There seemed to be no use in waiting by the little door [to a lovely garden]; so she went back to the table, … this time she found a little bottle … with the words “DRINK ME,” beautifully printed on it in large letters. … Soon her eye fell on a little glass box that was lying under the table: she opened it, and found in it a very small cake, on which the words “EAT ME” were beautifully marked in currants. – Alice finding consumables that made her shrink and grow, Ch. 1, Down the Rabbit-Hole.

Pixion, Inc. v. Citrix Sys., Inc., 887 F.Supp.2d 881, 891, 906 (E.D. Cal., 2012). [“ReadMe” files were commonly provided along with downloaded software in the early days of the Internet and explained what was in the software distribution. According to expert testimony, the name “ReadMe” was a play on the Alice in Wonderland story, in which Alice confronts magical treats labeled “Eat Me” and “Drink Me.”]

“Curiouser and Curiouser!” – Alice, Ch. 2, The Pool of Tears

State v. Coles, 862 N.W.2d 477 (Minn., 2015) (Page, J., dissenting) [The majority opinion held an appellant’s motion to correct his sentence was a petition for post-conviction relief not a motion to correct sentencing.]

We’re all mad here. I’m mad. You’re mad … or you wouldn’t have come here. – The Cheshire Cat to Alice, Ch. 6, Pig and Pepper.

People v. Martinez, no. G044885 (Cal. App., 2012) [In literary terms, an appellant’s explanation resembled the Cheshire Cat’s circular reasoning in Alice in Wonderland.]

“Well! I’ve often seen a cat without a grin,” thought Alice; “but a grin without a cat! It’s the most curious thing I ever saw in all my life!” – Alice, Ch. 6, Pig and Pepper.

Lab. Corp. of America at p. 15. [“If defendant is right, then, the VA’s contracting officer set up a second deadline via an amendment that made the due date listed in the solicitation really no deadline at all.”]

There was a table set out under a tree in front of the house, and the March Hare and the Hatter were having tea at it: a Dormouse was sitting between them, fast asleep, and the other two were using it as a cushion, resting their elbows on it, and talking over its head. “Very comfortable for the Dormouse,” though Alice; “only, as it’s asleep, I suppose it doesn’t mind.” – Table setting at the tea party, Ch. 7, A Mad Tea-Party.

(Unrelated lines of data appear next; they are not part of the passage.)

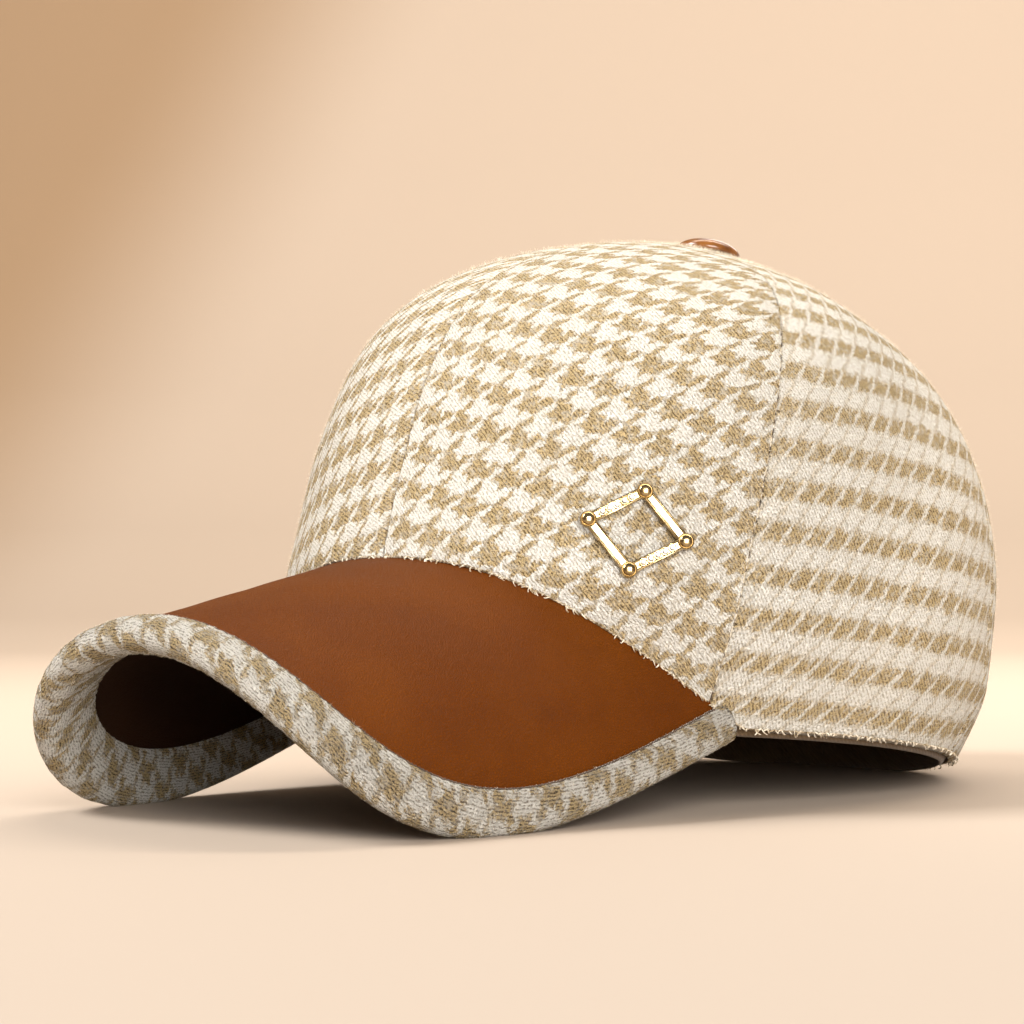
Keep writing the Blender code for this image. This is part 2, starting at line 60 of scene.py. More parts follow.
# The cloth's repeat on each panel: across and up, as (round the crown, up the crown) in metres
THREADS = 8
REPEATS = {
    "crown_front": ((0.0081, -0.0017), (0.0006, 0.0094)),
    "crown_side": ((0.0088, 0.0010), (0.0022, 0.0108)),
    "crown_back": ((0.0085, 0.0008), (0.0000, 0.0098)),
}
SIDE_SQUEEZE = 0.0058
STITCH_PUCKER = 0.0047
CROWN_HAIRS, BINDING_HAIRS = 5200, 9000
FRAYS = {"crown_front": 60, "crown_side": 130, "crown_back": 80}
BINDING_REPEAT, BINDING_BIAS = 0.0078, math.radians(38)
# The way that the stage and the camera face, round from the peak
STAGE_TURN = math.radians(41.34)

random.seed(7)
scatter = np.random.default_rng(7)


# The cap's surfaces

def mix(first, second, share):
    return first + (second - first) * share


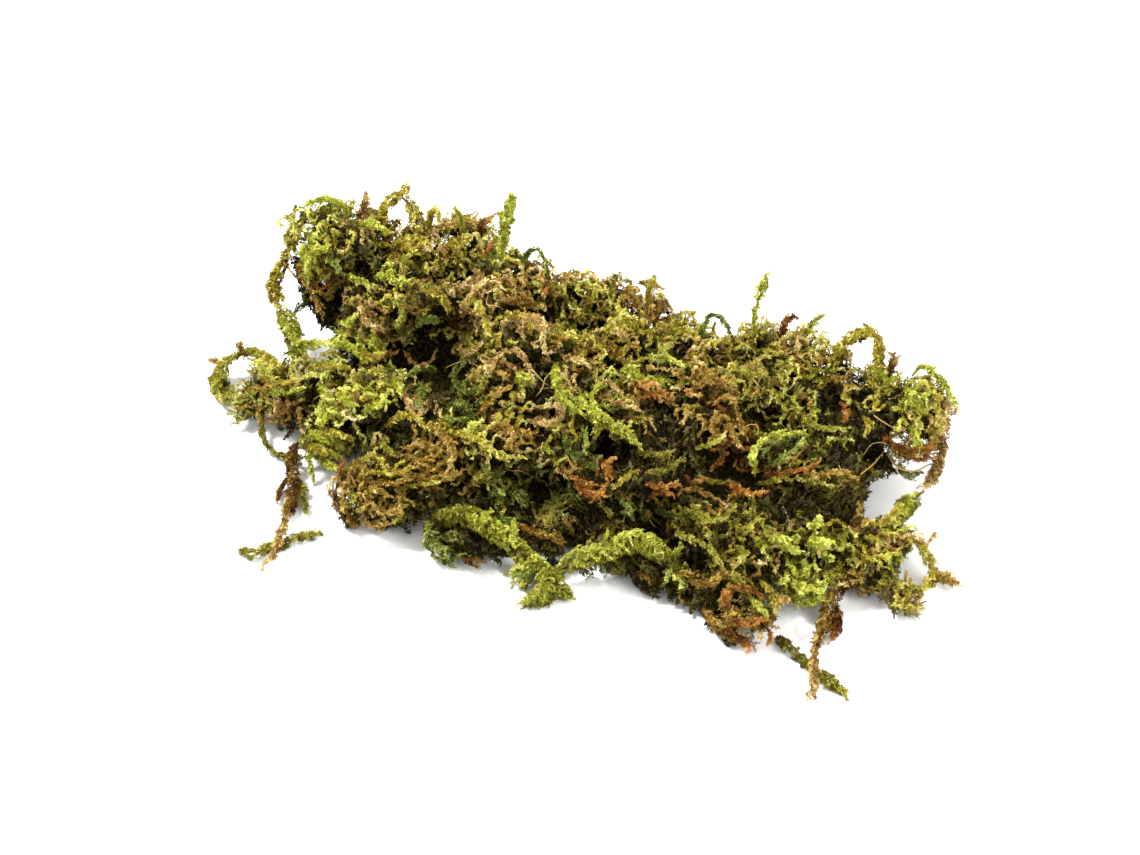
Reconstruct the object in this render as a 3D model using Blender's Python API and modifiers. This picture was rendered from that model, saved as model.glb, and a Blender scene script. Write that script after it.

Jeroski v. Fed. Mine Safety, 697 F.3d 651, 655 (7th Cir., 2012) [“USA Cleaning is like the dormouse in Alice and Wonderland sandwiched in between the March Hare and the Mad Hatter, …. It is a bit player.”]

“Then you should say what you mean,” the March Hare went on. “I do,” Alice hastily replied; “at least–at least I mean what I say—that’s the same thing, you know.” “Not the same thing a bit!” said the Hatter. “You might just as well say that ‘I see what I eat’ is the same thing as ‘I eat what I see’!” – Alice, the March Hare and the Mad Hatter, Ch. 7, A Mad Tea-Party.

Simpson v. State, 442 Md. 446 (Md. App., 2015) [“Put simply, it was not what the prosecutor intended her words to mean” but the remark “the defendant will tell you” when referring to the defendant’s written confession to the police was susceptible of the inference by the jury they were to consider the silence of the defendant as an indication of guilt, and the error was not harmless.]

Now, if you only kept on good terms with him, he’d do almost anything you liked with the clock. – The Mad Hatter, Ch. 7, A Mad Tea-Party.

Lab. Corp. of America [The Laboratory Corporation of America protested the refusal of the U.S. Department of Veterans Affairs to accept its quotation for a blanket purchase agreement. The court noted Lab Corp’s sense of time was akin to Alice’s conversation with the Hatter in “A Mad Tea Party.”]

The more there is of mine, the less there is of yours. – The Duchess to Alice, Ch. 9, The Mock Turtle’s Story.

Companion Property & Casualty Ins. Co. v. State of Tennessee, No. M2014-00527-COA-R3-CV, 2015 WL 333598 (Tenn. App., 2015) [Two South Carolina insurance companies challenged their Tennessee retaliatory tax assessments and the court found the tax computation extreme and, if accomplished, “consistent with the Duchess’s admittedly odd comment.”]

No, no!” said the Queen. “Sentence first – verdict afterwards.” “Stuff and nonsense!” said Alice loudly. “The idea of having the sentence first.” – Alice replies to the Queen, Ch. 12, Alice’s Evidence.

People v. Gutierrez, 2d Crim. No. B248585, 2014 WL 1230763 (Cal. Ct. App., 2014) [Appellant’s motion to bifurcate the trial of prior offenses from the trial of charged crimes was granted. The trial court sentenced him on the charges and the priors but, unfortunately, the priors were never tried.]

Begin at the beginning and go on till you come to the end: then stop. – The King to the White Rabbit, Ch. 12, Alice’s Evidence.

United States v. Kolon Indus., Inc. 926 F.Supp.2d 794, 809 (E.D. Va., 2013). [After exhausting case law, the court returns to the facts to find whether an agency relation existed between a subsidiary and parent corporation and, if so, whether it is a general or special agent to warrant the court’s jurisdiction over the parent from service on the subsidiary.]